● DATASET CONTENT:

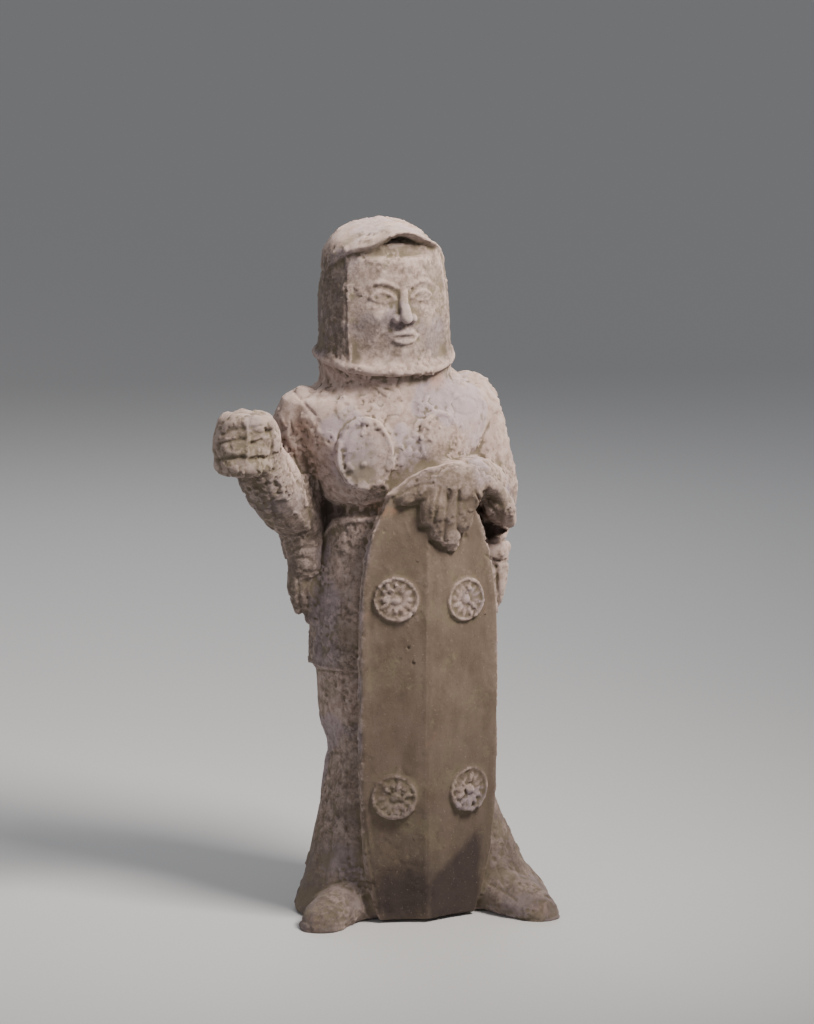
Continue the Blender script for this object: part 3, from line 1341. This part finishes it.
def math_of(operation, a, b):
    """Two numbers brought together by a Math node."""
    made = node("ShaderNodeMath", a, b)
    made.operation = operation
    return made.outputs[0]


def times(a, b):
    """Two numbers multiplied."""
    return math_of("MULTIPLY", a, b)


def blend(a, b, share_a=0.5, share_b=0.5):
    """The sum of two noises, each by its share."""
    return math_of("ADD", times(a, share_a), times(b, share_b))


def step_of(value, low, high):
    """Rises from 0 to 1 between two values."""
    made = node("ShaderNodeMapRange", value, low, high)
    made.interpolation_type = "SMOOTHSTEP"
    return made.outputs[0]


# The Mix node has one set of sockets for each kind of value. These are the numbers of those for colours.
MIX_SHARE, MIX_BELOW, MIX_ABOVE, MIX_RESULT = 0, 6, 7, 2


def over(below, above, share):
    """A colour laid over another by a share."""
    made = node("ShaderNodeMix")
    made.data_type = "RGBA"
    for key, value in ((MIX_SHARE, share), (MIX_BELOW, below), (MIX_ABOVE, above)):
        give(made.inputs[key], value)
    return made.outputs[MIX_RESULT]


def broken(share, noise, low, high, strength=0.5):
    """A kept share whose border is broken up by noise."""
    wavering = times(math_of("SUBTRACT", noise, 0.5), strength * 2)
    return step_of(math_of("ADD", share, wavering), low, high)


# %% Colours
BUFF_DARK, BUFF_PALE = (0.15, 0.112, 0.092, 1), (0.27, 0.21, 0.175, 1)
TAN_DARK, TAN_PALE = (0.130, 0.093, 0.066, 1), (0.205, 0.152, 0.115, 1)
SLIP_WARM, SLIP_PALE = (0.41, 0.295, 0.245, 1), (0.54, 0.42, 0.375, 1)
SLIP_LAVENDER, LAVENDER_CLAY = (0.42, 0.335, 0.355, 1), (0.200, 0.160, 0.170, 1)
RUST, SOIL, SOIL_PALE = (0.40, 0.22, 0.135, 1), (0.085, 0.064, 0.040, 1), (0.21, 0.17, 0.11, 1)
STAIN, SHADE = (0.040, 0.028, 0.030, 1), (0.095, 0.066, 0.062, 1)
GROUND_DIRT = (0.085, 0.064, 0.052, 1)

# %% Clay, tan and slip
broad_grain, middle_grain, small_grain = grain(16, 4, 0.0), grain(4.5, 4, 0.3), grain(1.6, 3, 0.9)
streaks = grain(9, 4, 0.5, 3.5)
clay_grain = blend(middle_grain, small_grain)
lavender_share = broken(kept("lavender"), broad_grain, 0.3, 0.85)

colour = over(BUFF_DARK, BUFF_PALE, step_of(clay_grain, 0.34, 0.66))
colour = over(colour, LAVENDER_CLAY, times(lavender_share, 0.55))
tan = over(TAN_DARK, TAN_PALE, step_of(blend(streaks, broad_grain), 0.30, 0.70))
colour = over(colour, tan, times(kept("shield_face"), 0.95))
slip_colour = over(SLIP_WARM, SLIP_PALE, step_of(middle_grain, 0.35, 0.65))
slip_colour = over(slip_colour, SLIP_LAVENDER, times(lavender_share, 0.8))
colour = over(colour, slip_colour, broken(kept("slip"), clay_grain, 0.10, 1.0, 0.55))
print("nodes up to the slip:", len(tree_of_nodes.nodes))


# %% What lies over the slip
def stained(tint, name, noise, low, high, wavering, strength):
    """The colour so far with a tint laid over it where a kept share says."""
    return over(colour, tint, times(broken(kept(name), noise, low, high, wavering), strength))


colour = stained(RUST, "rust", middle_grain, 0.45, 1.0, 0.5, 0.5)
colour = stained(SOIL_PALE, "soil", small_grain, 0.30, 0.95, 0.5, 0.7)
colour = stained(SOIL, "hollow", small_grain, 0.45, 1.1, 0.4, 0.45)
colour = stained(STAIN, "stain", middle_grain, 0.0, 0.8, 0.3, 0.92)
colour = over(colour, SHADE, times(kept("shade"), 0.8))
colour = over(colour, GROUND_DIRT, times(kept("ground_dirt"), step_of(broad_grain, 0.15, 0.65)))
colour = stained(SLIP_PALE, "crest", small_grain, 0.40, 1.0, 0.45, 0.38)
dark_specks, pale_specks = step_of(grain(1.1, 2, 1.7), 0.62, 0.72), step_of(grain(1.2, 2, 2.9), 0.64, 0.74)
colour = over(colour, SOIL, times(dark_specks, 0.5))
colour = over(colour, SLIP_PALE, times(pale_specks, 0.22))
give(shader.inputs["Base Color"], colour)

# %% Grain and gloss
grain_height = blend(grain(0.8, 3, 4.1), small_grain, 0.6, 0.8)
bump = node("ShaderNodeBump", Strength=0.55, Distance=0.35 * MM, Height=grain_height)
give(shader.inputs["Normal"], bump.outputs[0])
give(shader.inputs["Roughness"], math_of("ADD", times(middle_grain, 0.14), 0.80))
shader.inputs["Specular IOR Level"].default_value = 0.22
shader.inputs["Diffuse Roughness"].default_value = 0.7
body.data.materials.clear()
body.data.materials.append(clay)
print("material nodes:", len(tree_of_nodes.nodes))

# %% [markdown]
# ## Onto the frame
# The finished skin rides on the only body there is and stands for the plain solid. Both boxes are written down,
# so that the dressed figure can be compared with the solid's size.

# %% Ride, replace and measure
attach(body, "root")
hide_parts("warrior_figurine")
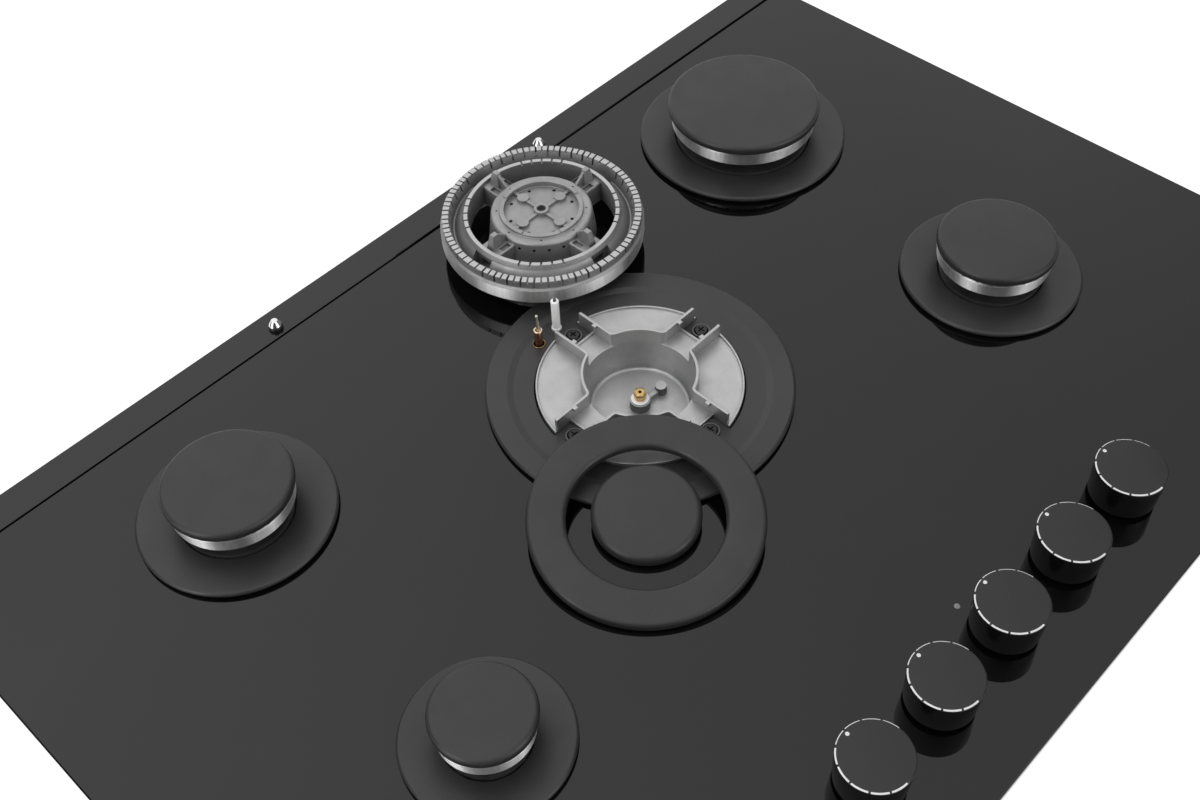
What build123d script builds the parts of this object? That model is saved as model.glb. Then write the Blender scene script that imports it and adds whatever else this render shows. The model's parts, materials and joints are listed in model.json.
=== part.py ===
from build123d import *
from dataclasses import dataclass
import math
import os

# Gas cooktop: a glass hob with five burners, the centre one taken apart.
# Millimetres. X runs along the width, Y to the back, Z up; Z = 0 is the underside of the box.

# ---------------------------------------------------------------- outer shell
HOB_W = 762.0              # whole width
HOB_D = 530.0              # whole depth, rear trim included
HOB_CORNER_R = 5.0         # plan radius of the glass's corners
OVERHANG_SIDE = 23.0       # glass past the walls of the burner box, left and right
OVERHANG_ENDS = 25.0       # and in front and behind
BOX_H = 52.0               # underside of the box to the underside of the glass
BOX_CORNER_R = 10.0
FLANGE_W = 16.0            # rim of the box on which the glass lies
SHEET_T = 1.0              # sheet steel of the box
GLASS_T = 6.0
GLASS_BEVEL = 0.8
TRIM_D = 22.6              # rear trim, front to back
TRIM_T = 1.5
TRIM_GAP = 1.2             # joint between the glass and the trim
GASKET_T = 3.0             # foam strip between the glass and the worktop
GASKET_INSET = 0.5
GASKET_GAP = 0.5           # between the strip and the flange
NOTCH_INSET = 53.0         # recess round the gas inlet: its middle from the box's right wall
NOTCH_W = 70.0
NOTCH_D = 28.0
NOTCH_CORNER_R = 3.0
BRACKET_HOLE_R = 2.1       # holes for the worktop clamps
BRACKET_INSET_SIDE = 38.0  # from the box's walls
BRACKET_INSET_ENDS = 40.0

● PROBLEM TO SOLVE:
Exactly as written, please reproduce the lines from the first line of the data to the line containing "wavering), low, high)", inclusive, and nothing else.

● RIGHT ANSWER:
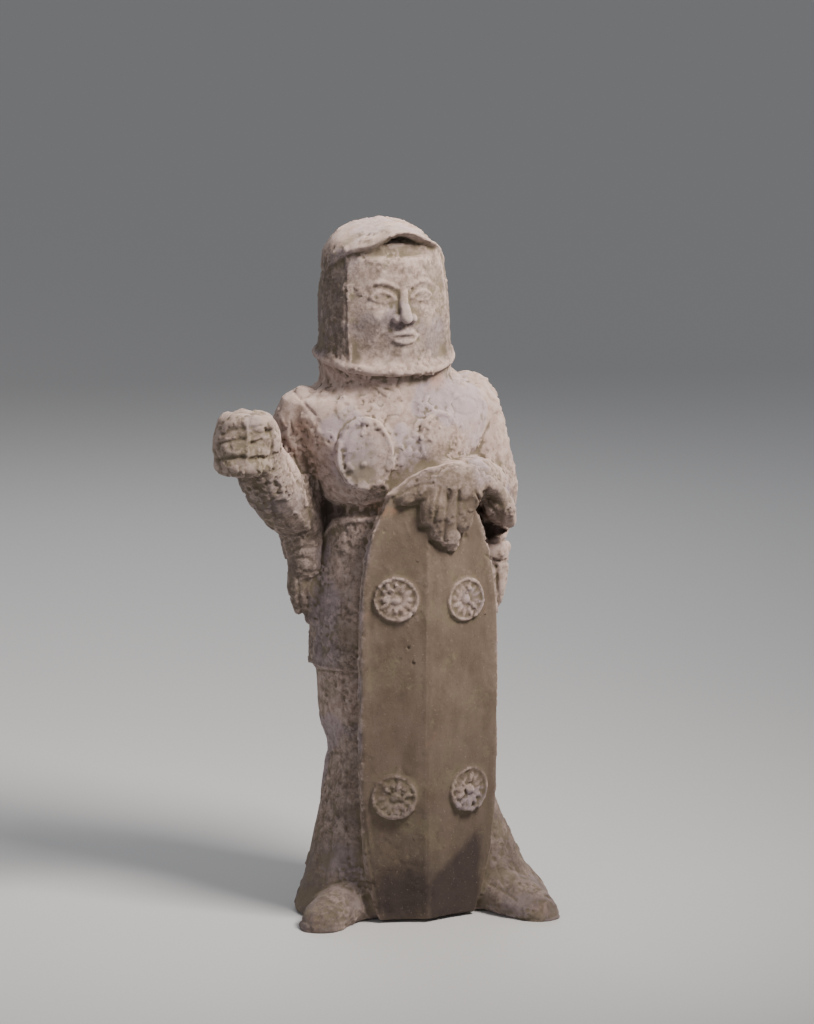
Continue the Blender script for this object: part 3, from line 1341. This part finishes it.
def math_of(operation, a, b):
    """Two numbers brought together by a Math node."""
    made = node("ShaderNodeMath", a, b)
    made.operation = operation
    return made.outputs[0]


def times(a, b):
    """Two numbers multiplied."""
    return math_of("MULTIPLY", a, b)


def blend(a, b, share_a=0.5, share_b=0.5):
    """The sum of two noises, each by its share."""
    return math_of("ADD", times(a, share_a), times(b, share_b))


def step_of(value, low, high):
    """Rises from 0 to 1 between two values."""
    made = node("ShaderNodeMapRange", value, low, high)
    made.interpolation_type = "SMOOTHSTEP"
    return made.outputs[0]


# The Mix node has one set of sockets for each kind of value. These are the numbers of those for colours.
MIX_SHARE, MIX_BELOW, MIX_ABOVE, MIX_RESULT = 0, 6, 7, 2


def over(below, above, share):
    """A colour laid over another by a share."""
    made = node("ShaderNodeMix")
    made.data_type = "RGBA"
    for key, value in ((MIX_SHARE, share), (MIX_BELOW, below), (MIX_ABOVE, above)):
        give(made.inputs[key], value)
    return made.outputs[MIX_RESULT]


def broken(share, noise, low, high, strength=0.5):
    """A kept share whose border is broken up by noise."""
    wavering = times(math_of("SUBTRACT", noise, 0.5), strength * 2)
    return step_of(math_of("ADD", share, wavering), low, high)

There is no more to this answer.